What you are asked to do:
Extract, exactly as written, all lines of the material below from the line that includes "hide_parts(NODE)" through its last line.

-- Start of Raw records --

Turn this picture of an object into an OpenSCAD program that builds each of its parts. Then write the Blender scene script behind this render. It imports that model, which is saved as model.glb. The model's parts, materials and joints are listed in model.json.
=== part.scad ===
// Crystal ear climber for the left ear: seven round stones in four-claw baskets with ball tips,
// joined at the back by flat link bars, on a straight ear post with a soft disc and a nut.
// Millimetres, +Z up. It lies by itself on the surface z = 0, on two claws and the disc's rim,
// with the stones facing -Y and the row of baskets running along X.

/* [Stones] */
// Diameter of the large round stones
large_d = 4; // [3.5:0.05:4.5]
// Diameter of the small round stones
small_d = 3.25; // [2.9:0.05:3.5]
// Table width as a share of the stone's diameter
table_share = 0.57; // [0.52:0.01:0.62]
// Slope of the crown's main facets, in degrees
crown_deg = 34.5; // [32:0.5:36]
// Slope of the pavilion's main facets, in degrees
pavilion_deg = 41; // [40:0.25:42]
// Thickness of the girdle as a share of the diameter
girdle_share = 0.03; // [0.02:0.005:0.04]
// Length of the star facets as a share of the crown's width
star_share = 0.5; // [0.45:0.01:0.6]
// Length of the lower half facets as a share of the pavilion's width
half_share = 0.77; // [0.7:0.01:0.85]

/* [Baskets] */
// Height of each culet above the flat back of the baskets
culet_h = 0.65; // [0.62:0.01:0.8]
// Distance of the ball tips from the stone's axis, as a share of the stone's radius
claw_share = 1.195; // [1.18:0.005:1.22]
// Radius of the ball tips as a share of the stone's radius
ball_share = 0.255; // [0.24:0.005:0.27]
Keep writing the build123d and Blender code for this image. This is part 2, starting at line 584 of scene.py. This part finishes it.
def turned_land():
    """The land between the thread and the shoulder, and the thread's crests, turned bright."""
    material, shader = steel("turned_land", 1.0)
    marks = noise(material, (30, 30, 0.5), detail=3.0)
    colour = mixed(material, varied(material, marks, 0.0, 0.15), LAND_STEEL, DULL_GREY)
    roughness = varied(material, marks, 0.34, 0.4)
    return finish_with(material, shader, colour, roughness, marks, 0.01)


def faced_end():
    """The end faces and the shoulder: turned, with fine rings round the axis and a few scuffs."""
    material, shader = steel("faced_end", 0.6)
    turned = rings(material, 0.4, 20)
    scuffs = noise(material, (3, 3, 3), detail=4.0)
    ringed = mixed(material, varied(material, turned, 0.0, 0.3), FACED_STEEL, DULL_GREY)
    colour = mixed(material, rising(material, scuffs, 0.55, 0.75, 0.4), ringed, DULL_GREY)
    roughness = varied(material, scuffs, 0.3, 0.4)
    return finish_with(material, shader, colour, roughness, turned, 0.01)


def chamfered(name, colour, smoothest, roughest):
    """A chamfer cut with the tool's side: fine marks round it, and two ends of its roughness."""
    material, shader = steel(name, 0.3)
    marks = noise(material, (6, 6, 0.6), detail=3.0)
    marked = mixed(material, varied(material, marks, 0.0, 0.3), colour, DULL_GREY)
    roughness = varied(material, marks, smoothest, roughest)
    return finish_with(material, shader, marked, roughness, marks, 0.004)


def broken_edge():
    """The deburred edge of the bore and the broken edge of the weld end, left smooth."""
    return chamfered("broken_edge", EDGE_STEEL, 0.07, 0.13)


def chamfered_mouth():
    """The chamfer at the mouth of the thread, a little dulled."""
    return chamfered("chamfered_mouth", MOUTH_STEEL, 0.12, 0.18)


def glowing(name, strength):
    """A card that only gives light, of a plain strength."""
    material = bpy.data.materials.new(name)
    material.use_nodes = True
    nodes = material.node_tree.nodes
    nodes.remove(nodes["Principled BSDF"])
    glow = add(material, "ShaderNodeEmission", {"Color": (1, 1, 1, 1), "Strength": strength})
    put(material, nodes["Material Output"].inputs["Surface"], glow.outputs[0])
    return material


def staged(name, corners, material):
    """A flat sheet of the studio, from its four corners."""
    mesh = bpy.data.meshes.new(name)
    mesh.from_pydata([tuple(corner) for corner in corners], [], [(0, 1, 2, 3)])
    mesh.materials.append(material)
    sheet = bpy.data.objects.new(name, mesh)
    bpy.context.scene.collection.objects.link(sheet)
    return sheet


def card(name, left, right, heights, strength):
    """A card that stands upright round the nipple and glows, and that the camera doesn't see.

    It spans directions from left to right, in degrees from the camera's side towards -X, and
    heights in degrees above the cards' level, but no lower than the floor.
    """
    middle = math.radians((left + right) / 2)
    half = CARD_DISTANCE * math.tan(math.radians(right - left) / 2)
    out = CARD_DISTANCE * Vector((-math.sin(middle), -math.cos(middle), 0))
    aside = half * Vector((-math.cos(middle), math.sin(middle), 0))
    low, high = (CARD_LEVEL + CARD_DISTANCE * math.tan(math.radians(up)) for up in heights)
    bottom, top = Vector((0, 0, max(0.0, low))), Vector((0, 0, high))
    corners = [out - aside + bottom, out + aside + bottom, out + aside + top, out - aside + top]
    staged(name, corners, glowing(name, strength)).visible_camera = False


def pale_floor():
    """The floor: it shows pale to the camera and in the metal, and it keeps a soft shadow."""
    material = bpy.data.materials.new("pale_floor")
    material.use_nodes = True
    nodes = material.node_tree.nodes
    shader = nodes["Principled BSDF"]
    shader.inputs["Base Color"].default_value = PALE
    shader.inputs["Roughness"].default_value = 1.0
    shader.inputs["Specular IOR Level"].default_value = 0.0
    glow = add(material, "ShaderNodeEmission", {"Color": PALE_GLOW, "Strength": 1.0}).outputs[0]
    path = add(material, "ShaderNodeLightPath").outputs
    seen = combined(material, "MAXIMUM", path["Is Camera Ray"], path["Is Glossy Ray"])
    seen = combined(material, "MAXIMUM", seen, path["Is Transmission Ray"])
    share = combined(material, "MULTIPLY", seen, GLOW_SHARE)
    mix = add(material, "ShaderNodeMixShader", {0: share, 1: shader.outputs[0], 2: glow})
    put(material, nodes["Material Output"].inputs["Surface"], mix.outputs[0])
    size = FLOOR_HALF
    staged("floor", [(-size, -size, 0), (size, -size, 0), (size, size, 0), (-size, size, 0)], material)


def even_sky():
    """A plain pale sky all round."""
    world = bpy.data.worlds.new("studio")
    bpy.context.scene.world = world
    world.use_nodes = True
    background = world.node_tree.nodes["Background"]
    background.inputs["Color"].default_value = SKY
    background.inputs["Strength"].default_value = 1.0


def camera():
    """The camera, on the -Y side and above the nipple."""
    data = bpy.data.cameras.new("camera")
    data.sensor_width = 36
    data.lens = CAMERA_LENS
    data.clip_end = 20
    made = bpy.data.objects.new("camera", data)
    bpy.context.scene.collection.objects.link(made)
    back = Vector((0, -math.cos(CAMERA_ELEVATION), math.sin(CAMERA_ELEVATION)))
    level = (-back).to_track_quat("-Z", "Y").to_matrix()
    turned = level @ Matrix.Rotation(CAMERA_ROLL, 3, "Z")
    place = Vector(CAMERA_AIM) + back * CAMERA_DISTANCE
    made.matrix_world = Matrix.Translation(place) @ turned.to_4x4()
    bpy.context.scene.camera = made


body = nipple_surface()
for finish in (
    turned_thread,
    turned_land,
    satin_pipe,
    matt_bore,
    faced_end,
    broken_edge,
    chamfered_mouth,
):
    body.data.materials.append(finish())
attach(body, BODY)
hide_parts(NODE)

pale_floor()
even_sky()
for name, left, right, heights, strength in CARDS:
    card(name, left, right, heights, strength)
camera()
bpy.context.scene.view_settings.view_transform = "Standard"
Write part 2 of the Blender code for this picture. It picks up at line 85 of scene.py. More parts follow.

-- End of Raw records --

Solution:
hide_parts(NODE)

pale_floor()
even_sky()
for name, left, right, heights, strength in CARDS:
    card(name, left, right, heights, strength)
camera()
bpy.context.scene.view_settings.view_transform = "Standard"
Write part 2 of the Blender code for this picture. It picks up at line 85 of scene.py. More parts follow.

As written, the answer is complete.